Ultimately, Sara shoves Atropos into the Loom which implodes around her and kills her, and the Legends (sans Mick and Charlie) end up escaping through the Waverider into a couple of months into the future, seeing that the world has been warped again, by Lachesis giving everyone a smart-watch that tells them what to do as per what the Fates dictate, and that the Legends are branded as the enemy of the world as 'god killers', while Charlie has sort of lost all her self-confidence and stuff and would rather remain in captivity as penance due to what Lachesis says to her.

And Maisie Richardson-Sellers certainly is a good actress, selling all of the scenes that the script asks her to. Her scene as being panicked because she wants her friends to survive and they're clearly not willing to just stick around in a television dream; the later scene where she thinks it's all her fault that everything's fallen apart; the later scene with Lita; and the confrontation where she forgives Lachesis... all of these are very, very powerful scenes. But we just jump from one huge Charlie/Clotho moment to the next without filling anything in-between, and as such it really hurts the pacing of her character arc when I don't even really buy that she would so quickly be so guilt-ridden that she'd follow Lachesis and be shamed daily in the wax museum. The only real justification the show gives us is the whole 'some time has passed' excuse, and that's not very good writing, and that's why this episode ultimately is a bit of a disappointment. There's just enough here and there to infer as to why Charlie is doing what she did, but considering what a headstrong, devil-may-care person she's been before, I feel like it's not quite enough.

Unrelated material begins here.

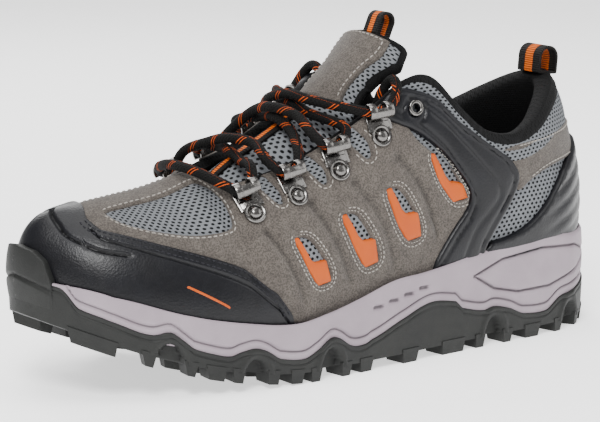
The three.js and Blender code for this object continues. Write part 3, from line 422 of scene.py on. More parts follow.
class Piece:
    """Collects closed surfaces in millimetres and makes one object of them."""

    def __init__(self, name: str, finish: bpy.types.Material, body: str = "shoe") -> None:
        """Starts an empty piece.

        Args:
            name: Object name.
            finish: Its material.
            body: Body of the frame that carries it.
        """
        self.name, self.finish, self.body = name.replace(" ", "-"), finish, body
        self.points: list[Array] = []
        self.faces: list[tuple[int, ...]] = []
        self.uvs: list[Array] = []
        self.count = 0

    def add(self, points: Array, faces: Iterable[Sequence[int]], uvs: Array | None = None) -> None:
        """Adds one closed surface, turned to face outwards.

        Args:
            points: Vertices, n by 3.
            faces: Vertex numbers of each face.
            uvs: One UV per vertex, or None for plain coordinates.
        """
        points = np.asarray(points, float)
        faces = [tuple(f) for f in faces]
        volume = 0.0
        for f in faces:
            a = points[f[0]]
            for i in range(1, len(f) - 1):
                volume += float(np.dot(a, np.cross(points[f[i]], points[f[i + 1]])))
        if volume < 0:
            faces = [f[::-1] for f in faces]
        self.faces += [tuple(i + self.count for i in f) for f in faces]
        self.points.append(points)
        self.uvs.append(np.asarray(uvs, float) if uvs is not None else points[:, [0, 2]])
        self.count += len(points)

    def grid(self, outer: Array, inner: Array, uvs: Array, inner_uvs: Array | None = None) -> None:
        """Adds a solid between two grids of points.

        Args:
            outer: Rows by columns by 3.
            inner: The same for the back.
            uvs: Rows by columns by 2.
            inner_uvs: UVs of the back, or None for the same.
        """
        rows, cols = outer.shape[:2]
        back = rows * cols
        faces = []
        for i in range(rows - 1):
            for j in range(cols - 1):
                a = i * cols + j
                faces.append((a, a + cols, a + cols + 1, a + 1))
                faces.append((back + a, back + a + 1, back + a + cols + 1, back + a + cols))
        rim = [j for j in range(cols - 1)] + [i * cols + cols - 1 for i in range(rows - 1)]
        rim += [(rows - 1) * cols + j for j in range(cols - 1, 0, -1)]
        rim += [i * cols for i in range(rows - 1, 0, -1)]
        for a, b in zip(rim, rim[1:] + rim[:1]):
            faces.append((a, b, back + b, back + a))
        flat = lambda g: g.reshape(-1, g.shape[-1])
        back_uvs = uvs if inner_uvs is None else inner_uvs
        points = np.concatenate([flat(outer), flat(inner)])
        self.add(points, faces, np.concatenate([flat(uvs), flat(back_uvs)]))

    def tube(self, path: Array, section: Array, up: Array | None = None, scale: Array | None = None,
             closed: bool = False) -> None:
        """Sweeps a section along a path.

        Args:
            path: Points of the path.
            section: Points of the section as side, up pairs.
            up: Up direction at each point, or None for a twist-free frame.
            scale: Size factor at each point, or None.
            closed: True when the path runs round to its start.
        """
        path = np.asarray(path, float)
        n, m = len(path), len(section)
        if closed:
            tangent = np.roll(path, -1, 0) - np.roll(path, 1, 0)
        else:
            tangent = np.gradient(path, axis=0)
        tangent /= np.linalg.norm(tangent, axis=1, keepdims=True)
        ups = np.zeros_like(path)
        if up is None:
            guess = np.array([0.0, 0, 1]) if abs(tangent[0][2]) < 0.8 else np.array([1.0, 0, 0])
            for i in range(n):
                guess = guess - tangent[i] * np.dot(guess, tangent[i])
                guess /= np.linalg.norm(guess)
                ups[i] = guess
        else:
            ups = np.broadcast_to(up, path.shape) - tangent * np.sum(up * tangent, axis=1, keepdims=True)
            ups = ups / np.linalg.norm(ups, axis=1, keepdims=True)
        sides = np.cross(tangent, ups)
        factor = np.ones(n) if scale is None else np.asarray(scale)
        section = np.asarray(section, float)
        rings = (path[:, None] + (sides[:, None] * section[None, :, :1] + ups[:, None] * section[None, :, 1:])
                 * factor[:, None, None])
        walked = np.concatenate([[0], np.cumsum(np.linalg.norm(np.diff(path, axis=0), axis=1))])
        girth = np.concatenate([[0], np.cumsum(np.linalg.norm(np.diff(section, axis=0), axis=1))])
        uvs = np.stack(np.broadcast_arrays(girth[None, :], walked[:, None]), -1)
        faces = []
        for i in range(n if closed else n - 1):
            for j in range(m):
                a, b = i * m + j, i * m + (j + 1) % m
                c, d = ((i + 1) % n) * m + (j + 1) % m, ((i + 1) % n) * m + j
                faces.append((a, b, c, d))
        if not closed:
            faces += [tuple(range(m))[::-1], tuple((n - 1) * m + j for j in range(m))]
        self.add(rings.reshape(-1, 3), faces, uvs.reshape(-1, 2))

    def build(self, angle: float = 40, weld: bool = True, ride: bool = True) -> bpy.types.Object:
        """Makes the object, shades it and lets it ride on its body.

        Args:
            angle: Edges sharper than this stay sharp, in degrees.
            weld: True joins points that meet.
            ride: False leaves it free of any body.

        Returns:
            The object.
        """
        mesh = bpy.data.meshes.new(self.name)
        points = np.concatenate(self.points) * MM
        mesh.from_pydata(points.tolist(), [], self.faces)
        layer = mesh.uv_layers.new(name="UVMap")
        uvs = np.concatenate(self.uvs)
        loops = np.empty(len(mesh.loops), dtype=np.int32)
        mesh.loops.foreach_get("vertex_index", loops)
        layer.data.foreach_set("uv", uvs[loops].astype(np.float32).ravel())
        mesh.materials.append(self.finish)
        obj = bpy.data.objects.new(self.name, mesh)
        bpy.context.collection.objects.link(obj)
        deselect()
        obj.select_set(True)
        bpy.context.view_layer.objects.active = obj
        if weld:
            bpy.ops.object.mode_set(mode="EDIT")
            bpy.ops.mesh.select_all(action="SELECT")
            bpy.ops.mesh.remove_doubles(threshold=0.004 * MM)
            bpy.ops.object.mode_set(mode="OBJECT")
        bpy.ops.object.shade_smooth_by_angle(angle=math.radians(angle))
        if ride:
            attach(obj, self.body)
        log.info("%s: %d faces", self.name, len(obj.data.polygons))
        return obj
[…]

Thanks to a bit of wax-statue impersonation, the Legends end up calling Lachesis's bullshit out, revealing to the populace that the Lachesis doesn't have the Loom of Fate anymore and all she's doing is basically controlling everyone with her own computer algorithm (a repurposed Gideon) instead of using a mystical artifact. I'm also not particularly sold on this part of the storyline, but it's not really the focus of the episode, so whatever. We get the huge climactic fight, and it's the Legends fighting Caligula, Vlad the Impaler, Joseph Stalin, Marie Antoinette (yay Courtney Ford!) and a bunch of random cavemen while wielding a bunch of 'mistakes' like, uh... pogo sticks and other American references that fly over my head entirely. All set to the song 'Thong Song'... which -googles- it's apparently a real song sang by a real singer who made a cameo in this episode. I thought it's a parody. Okay, yeah, this part just fell absolutely flat with me. Anyway, after the fight, Zari 2.0 disconnects Gideon with the cheekiest smile you can ever get, and Charlie talks to Lachesis. And, again, it's a very powerful scene as Charlie calls Lachesis out on all her bullshit and her control freak tendencies, but ultimately forgives her and tells her to live as a human. It's a well-acted scene, but Charlie's character just jumps all over the place in terms of motivation and whatnot that it's hard to really say that it worked.

What actually ended up working well, if slightly rushed, is the Zari-and-Zari story, where the two Zaris don't really take up a whole ton of screentime and mostly just bicker with each other, Behrad, Nate and Constantine. The dynamic is fun, and while I genuinely never really cared about the whole love triangle nonsense, the fact that Zari 1.0 basically decided to sacrifice herself and return to the totem after realizing that her existence is causing a paradox that's threatening to cause original-timeline Behrad to die from the whole ARGUS-fighting thing. There's a lot of great moments here and there with the Zari situation (best of all has to be Behrad telling Zari 1.0. "I thought you were Zari."). A short but fast farewell at the end of the episode acts as a quick coda to basically make it so that Zari 2.0. is the Zari we're getting moving forward.

Also, Charlie decides to stay in the 60's or whichever time period the Smell is performing, as a way to write out the actress, and... again, you can kind of infer and get why Charlie's doing this, but the way that we jump from one Charlie scene to the next genuinely does feel super-awkward. Among other plot threads resolved here and there include Mick and Lita bonding as parent and child, and Sara regaining her sight before, well, being abducted by aliens or something as the requisite seasonal cliffhanger.

Ultimately, it's a bit of a messy ending that mostly concludes a lot of the plot points in this season perfunctorily, and it's still ultimately a pretty fun episode, but it's one that I feel like it had a lot of ideas but didn't have enough time to really explore them. Oh well, that's another CW season down!